*** RECORDS FOR THIS TASK

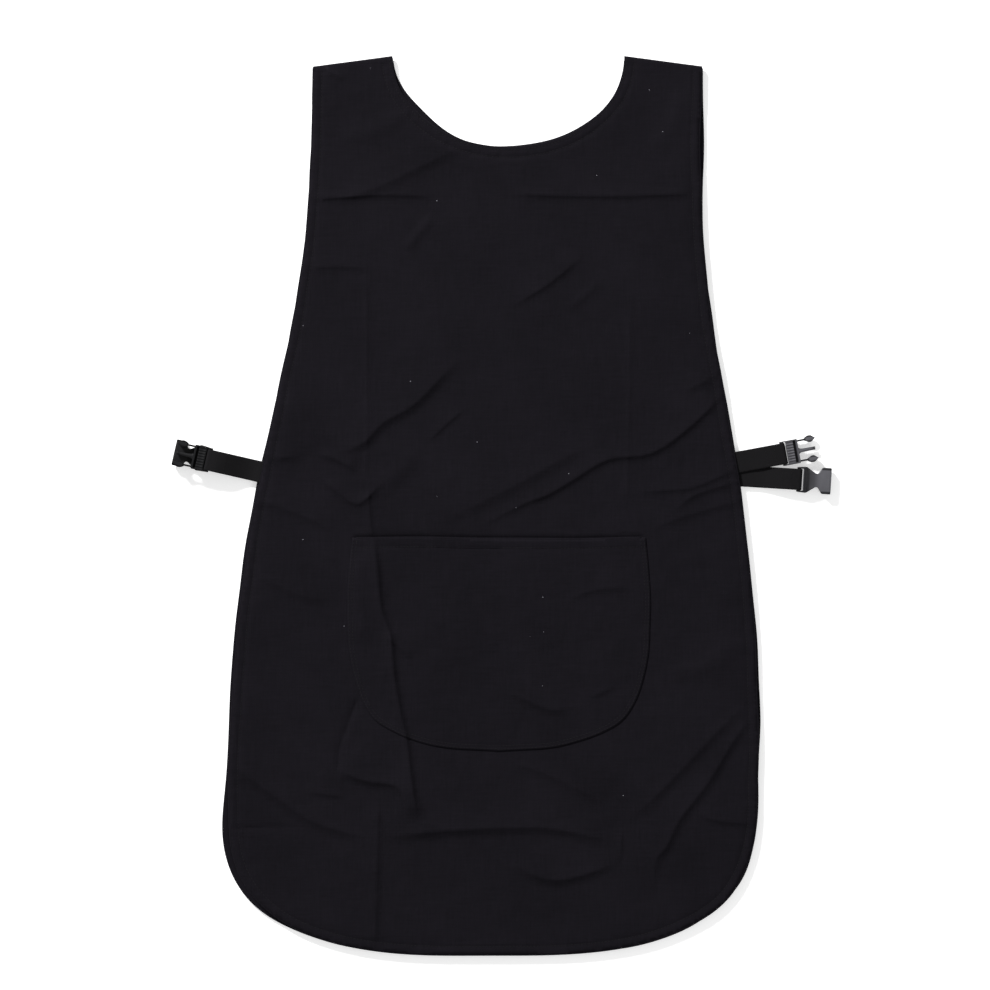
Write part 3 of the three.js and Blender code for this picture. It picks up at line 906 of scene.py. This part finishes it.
for label, side in (("left", -1), ("right", 1)):
    # seam allowances pressed down on the back
    inner = panel["neckX"] + side * (panel["neckHalf"] + 10.4)
    outer = middleAt(shoulderEndY) + side * (panel["halfShoulder"] - 10.7)
    run = resample([(inner, 0), (outer, 0)], 3.0)
    run[:, 1] = shoulderLineY(run[:, 0]) - 0.5
    inward = np.tile([0.0, -1.0], (len(run), 1))
    base = edgeHeights(backTop, run, inward) - panel["thick"]
    addBand(f"{label}_shoulder_allowance", run, inward, base, 1, f"{label}_shoulder_seam", "back")
print("stage: hems")


# shoulders: the cloth turns from the front over to the back

shoulder = {"thick": 0.6, "reach": 2.2, "overlap": 3.0, "columns": 30, "turns": 15, "lift": 0.04}


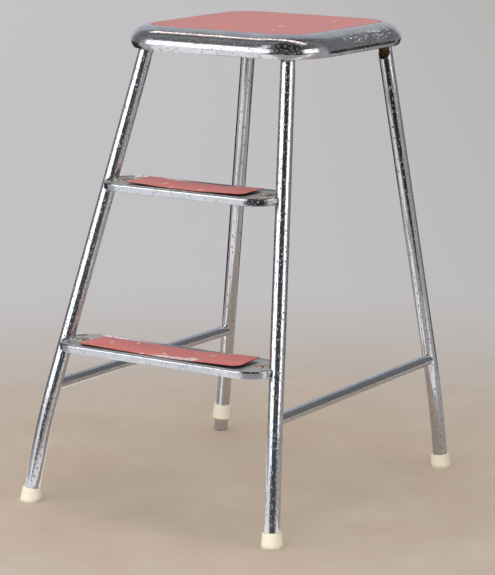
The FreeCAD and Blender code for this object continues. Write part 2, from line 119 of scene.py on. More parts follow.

******

[PROBLEM]
Using the material above, state how many lines include the string "code". Answer with a single number.

[REPLY TO THE EXERCISE]
2